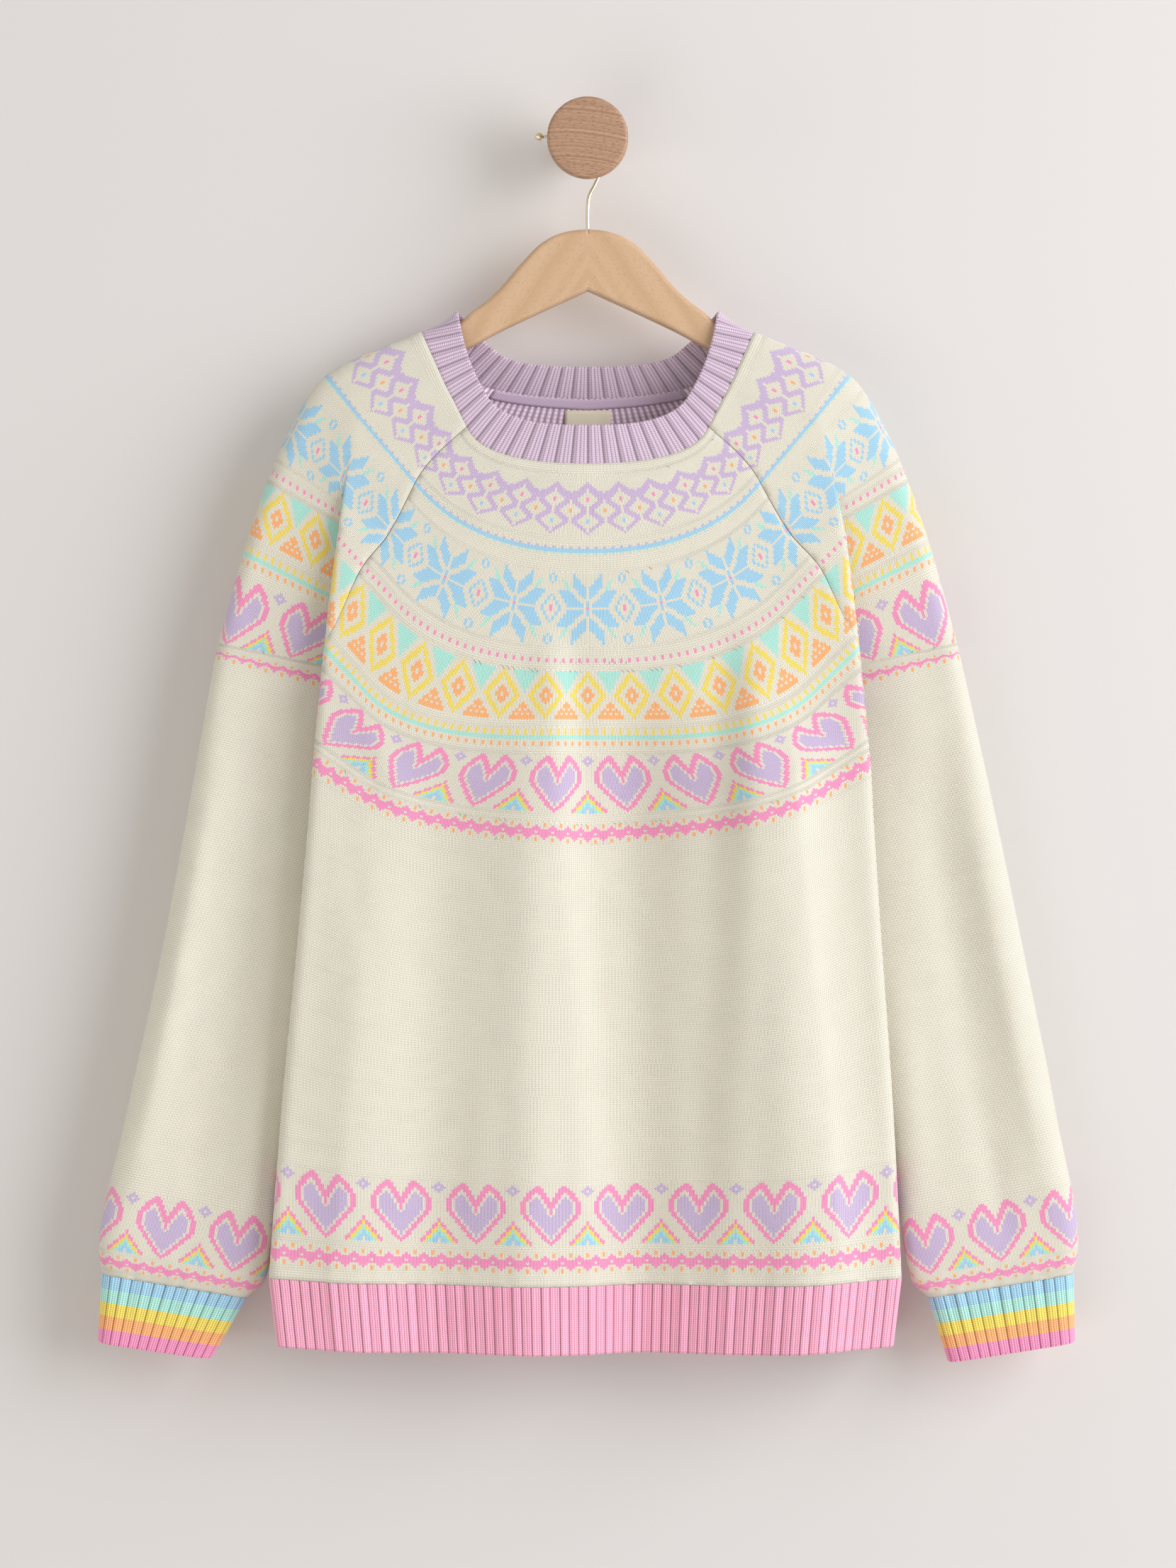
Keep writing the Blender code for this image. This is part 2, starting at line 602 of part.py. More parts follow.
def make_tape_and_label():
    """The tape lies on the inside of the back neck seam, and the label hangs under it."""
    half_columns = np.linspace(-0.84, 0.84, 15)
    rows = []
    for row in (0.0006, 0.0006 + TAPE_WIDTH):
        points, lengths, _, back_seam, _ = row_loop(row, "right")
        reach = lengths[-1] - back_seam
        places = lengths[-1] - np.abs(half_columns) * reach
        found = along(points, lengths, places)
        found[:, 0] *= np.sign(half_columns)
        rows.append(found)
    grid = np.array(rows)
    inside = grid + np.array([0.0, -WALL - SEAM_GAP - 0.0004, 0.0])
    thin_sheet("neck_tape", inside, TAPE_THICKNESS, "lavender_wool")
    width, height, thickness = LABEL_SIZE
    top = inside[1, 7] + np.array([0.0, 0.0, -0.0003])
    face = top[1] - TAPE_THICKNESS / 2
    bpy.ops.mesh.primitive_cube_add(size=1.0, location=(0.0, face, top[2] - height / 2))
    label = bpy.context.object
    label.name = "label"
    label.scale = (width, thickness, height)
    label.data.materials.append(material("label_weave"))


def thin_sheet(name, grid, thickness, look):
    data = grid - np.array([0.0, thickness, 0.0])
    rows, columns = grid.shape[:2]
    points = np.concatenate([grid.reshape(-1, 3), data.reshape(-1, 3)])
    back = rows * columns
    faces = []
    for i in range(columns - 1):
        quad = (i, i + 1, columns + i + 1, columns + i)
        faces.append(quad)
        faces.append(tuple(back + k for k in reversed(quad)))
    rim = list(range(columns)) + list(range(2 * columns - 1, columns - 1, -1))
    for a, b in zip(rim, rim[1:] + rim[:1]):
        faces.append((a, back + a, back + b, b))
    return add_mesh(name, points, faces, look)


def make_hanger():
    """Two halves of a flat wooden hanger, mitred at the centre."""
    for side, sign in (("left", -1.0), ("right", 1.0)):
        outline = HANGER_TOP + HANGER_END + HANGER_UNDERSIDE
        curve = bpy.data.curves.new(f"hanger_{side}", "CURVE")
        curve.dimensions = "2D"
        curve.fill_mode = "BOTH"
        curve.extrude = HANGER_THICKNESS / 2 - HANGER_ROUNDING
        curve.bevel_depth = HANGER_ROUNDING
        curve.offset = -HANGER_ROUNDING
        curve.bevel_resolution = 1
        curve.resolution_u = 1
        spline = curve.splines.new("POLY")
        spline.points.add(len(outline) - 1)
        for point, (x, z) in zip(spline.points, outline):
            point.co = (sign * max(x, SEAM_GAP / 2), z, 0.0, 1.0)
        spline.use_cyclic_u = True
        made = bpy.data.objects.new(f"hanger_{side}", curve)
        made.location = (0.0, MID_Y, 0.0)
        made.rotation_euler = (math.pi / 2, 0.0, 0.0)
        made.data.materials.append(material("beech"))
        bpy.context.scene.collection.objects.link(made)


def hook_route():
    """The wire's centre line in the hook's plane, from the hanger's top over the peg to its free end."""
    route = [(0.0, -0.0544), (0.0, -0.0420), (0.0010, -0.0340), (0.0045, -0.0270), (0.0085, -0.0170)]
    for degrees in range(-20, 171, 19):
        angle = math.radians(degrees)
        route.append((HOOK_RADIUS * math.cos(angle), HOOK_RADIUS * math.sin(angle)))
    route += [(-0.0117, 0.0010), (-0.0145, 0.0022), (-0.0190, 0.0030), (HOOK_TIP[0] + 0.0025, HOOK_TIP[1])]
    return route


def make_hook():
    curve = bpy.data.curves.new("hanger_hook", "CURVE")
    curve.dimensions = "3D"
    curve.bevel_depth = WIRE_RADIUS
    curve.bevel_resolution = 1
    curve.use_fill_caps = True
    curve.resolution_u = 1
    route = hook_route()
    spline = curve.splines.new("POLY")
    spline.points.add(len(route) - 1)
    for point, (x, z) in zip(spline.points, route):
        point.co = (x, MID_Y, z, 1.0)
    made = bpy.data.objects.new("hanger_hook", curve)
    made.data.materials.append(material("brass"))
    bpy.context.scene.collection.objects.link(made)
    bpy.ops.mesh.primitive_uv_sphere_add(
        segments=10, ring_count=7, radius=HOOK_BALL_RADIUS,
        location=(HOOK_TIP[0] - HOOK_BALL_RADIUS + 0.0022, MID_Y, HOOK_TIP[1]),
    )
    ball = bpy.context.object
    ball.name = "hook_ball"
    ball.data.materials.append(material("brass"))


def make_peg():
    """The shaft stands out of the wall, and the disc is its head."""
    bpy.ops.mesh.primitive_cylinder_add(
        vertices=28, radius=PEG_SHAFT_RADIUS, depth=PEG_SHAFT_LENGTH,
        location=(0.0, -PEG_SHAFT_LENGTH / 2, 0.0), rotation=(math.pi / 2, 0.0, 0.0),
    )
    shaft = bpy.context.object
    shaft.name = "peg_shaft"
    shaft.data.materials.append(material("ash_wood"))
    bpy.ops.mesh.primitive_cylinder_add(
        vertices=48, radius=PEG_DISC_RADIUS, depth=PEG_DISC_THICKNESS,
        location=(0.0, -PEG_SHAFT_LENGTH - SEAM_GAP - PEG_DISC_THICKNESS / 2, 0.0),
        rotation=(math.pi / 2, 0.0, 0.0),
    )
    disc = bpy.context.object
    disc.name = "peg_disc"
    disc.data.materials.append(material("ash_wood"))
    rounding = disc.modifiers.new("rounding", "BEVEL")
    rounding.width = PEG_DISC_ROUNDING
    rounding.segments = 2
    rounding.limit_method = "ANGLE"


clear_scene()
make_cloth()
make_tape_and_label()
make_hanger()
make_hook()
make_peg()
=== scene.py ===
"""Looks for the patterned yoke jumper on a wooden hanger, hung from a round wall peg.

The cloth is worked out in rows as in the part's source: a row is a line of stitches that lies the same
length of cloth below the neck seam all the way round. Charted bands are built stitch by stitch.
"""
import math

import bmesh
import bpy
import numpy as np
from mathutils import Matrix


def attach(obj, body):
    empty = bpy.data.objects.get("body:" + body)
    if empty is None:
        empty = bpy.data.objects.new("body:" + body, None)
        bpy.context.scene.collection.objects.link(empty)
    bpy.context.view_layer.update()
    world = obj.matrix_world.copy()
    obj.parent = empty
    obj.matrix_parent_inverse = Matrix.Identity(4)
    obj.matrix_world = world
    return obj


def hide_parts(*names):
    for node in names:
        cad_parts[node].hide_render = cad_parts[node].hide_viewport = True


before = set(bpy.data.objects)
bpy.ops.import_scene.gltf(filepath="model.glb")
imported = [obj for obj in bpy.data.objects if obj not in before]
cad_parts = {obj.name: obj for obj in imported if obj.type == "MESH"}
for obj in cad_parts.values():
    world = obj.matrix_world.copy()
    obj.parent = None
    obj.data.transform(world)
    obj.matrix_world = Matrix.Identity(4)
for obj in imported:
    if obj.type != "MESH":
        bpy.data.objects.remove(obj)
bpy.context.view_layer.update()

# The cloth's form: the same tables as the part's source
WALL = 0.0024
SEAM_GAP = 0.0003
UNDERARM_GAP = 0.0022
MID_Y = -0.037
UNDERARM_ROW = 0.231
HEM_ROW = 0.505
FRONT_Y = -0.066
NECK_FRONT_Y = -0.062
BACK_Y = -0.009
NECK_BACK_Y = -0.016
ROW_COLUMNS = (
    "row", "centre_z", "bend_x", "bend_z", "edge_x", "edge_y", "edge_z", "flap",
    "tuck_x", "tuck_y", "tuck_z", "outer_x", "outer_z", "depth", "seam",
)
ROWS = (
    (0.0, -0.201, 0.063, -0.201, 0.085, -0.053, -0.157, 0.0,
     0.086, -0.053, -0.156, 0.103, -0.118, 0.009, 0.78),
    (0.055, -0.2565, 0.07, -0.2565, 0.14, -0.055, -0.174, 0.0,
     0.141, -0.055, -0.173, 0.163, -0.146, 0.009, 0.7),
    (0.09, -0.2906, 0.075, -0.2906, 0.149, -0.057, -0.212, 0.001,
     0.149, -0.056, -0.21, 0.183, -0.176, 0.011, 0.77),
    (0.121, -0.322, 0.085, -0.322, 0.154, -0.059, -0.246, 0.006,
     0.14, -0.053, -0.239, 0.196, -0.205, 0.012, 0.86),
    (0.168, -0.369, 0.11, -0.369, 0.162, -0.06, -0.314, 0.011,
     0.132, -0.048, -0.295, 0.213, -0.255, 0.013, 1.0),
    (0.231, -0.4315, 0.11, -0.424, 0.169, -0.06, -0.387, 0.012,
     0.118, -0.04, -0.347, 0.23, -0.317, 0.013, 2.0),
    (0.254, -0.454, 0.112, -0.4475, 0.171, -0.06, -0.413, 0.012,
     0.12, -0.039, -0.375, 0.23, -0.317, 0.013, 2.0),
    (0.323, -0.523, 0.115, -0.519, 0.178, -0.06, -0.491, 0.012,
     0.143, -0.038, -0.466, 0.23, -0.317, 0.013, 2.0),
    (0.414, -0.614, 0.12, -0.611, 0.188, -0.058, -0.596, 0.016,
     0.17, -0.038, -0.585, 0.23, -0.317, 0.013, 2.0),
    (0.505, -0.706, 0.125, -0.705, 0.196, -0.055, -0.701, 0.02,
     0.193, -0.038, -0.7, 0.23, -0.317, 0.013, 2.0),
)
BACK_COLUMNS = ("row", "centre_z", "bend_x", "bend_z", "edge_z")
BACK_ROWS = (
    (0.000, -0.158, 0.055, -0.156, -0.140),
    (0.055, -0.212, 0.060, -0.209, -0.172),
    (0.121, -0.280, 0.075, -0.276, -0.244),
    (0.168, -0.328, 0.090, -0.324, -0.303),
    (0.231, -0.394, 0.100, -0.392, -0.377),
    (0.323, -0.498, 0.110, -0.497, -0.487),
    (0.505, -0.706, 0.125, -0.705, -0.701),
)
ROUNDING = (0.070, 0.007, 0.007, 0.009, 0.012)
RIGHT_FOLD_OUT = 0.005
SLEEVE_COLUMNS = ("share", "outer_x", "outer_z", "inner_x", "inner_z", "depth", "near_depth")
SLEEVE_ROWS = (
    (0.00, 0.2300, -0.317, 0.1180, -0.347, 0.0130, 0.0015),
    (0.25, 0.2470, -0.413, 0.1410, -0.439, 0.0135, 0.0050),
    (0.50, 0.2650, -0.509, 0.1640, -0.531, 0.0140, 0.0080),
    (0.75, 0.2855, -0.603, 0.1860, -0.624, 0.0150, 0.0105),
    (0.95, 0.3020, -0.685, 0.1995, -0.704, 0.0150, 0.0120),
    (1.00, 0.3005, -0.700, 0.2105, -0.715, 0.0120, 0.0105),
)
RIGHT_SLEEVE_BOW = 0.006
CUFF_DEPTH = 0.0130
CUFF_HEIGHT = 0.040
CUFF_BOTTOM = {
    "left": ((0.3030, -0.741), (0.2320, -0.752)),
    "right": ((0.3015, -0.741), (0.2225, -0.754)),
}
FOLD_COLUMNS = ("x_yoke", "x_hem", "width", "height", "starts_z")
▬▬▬
◆ **YOUR INSTRUCTIONS**
Nothing beyond the lines starting at the line containing "obj.parent = empty" and ending at the line containing "obj.matrix_world = Matrix.Identity(4)" is to be reproduced; reproduce those lines exactly, both ends included.

◆ **SOLVED PROBLEM**
    obj.parent = empty
    obj.matrix_parent_inverse = Matrix.Identity(4)
    obj.matrix_world = world
    return obj


def hide_parts(*names):
    for node in names:
        cad_parts[node].hide_render = cad_parts[node].hide_viewport = True


before = set(bpy.data.objects)
bpy.ops.import_scene.gltf(filepath="model.glb")
imported = [obj for obj in bpy.data.objects if obj not in before]
cad_parts = {obj.name: obj for obj in imported if obj.type == "MESH"}
for obj in cad_parts.values():
    world = obj.matrix_world.copy()
    obj.parent = None
    obj.data.transform(world)
    obj.matrix_world = Matrix.Identity(4)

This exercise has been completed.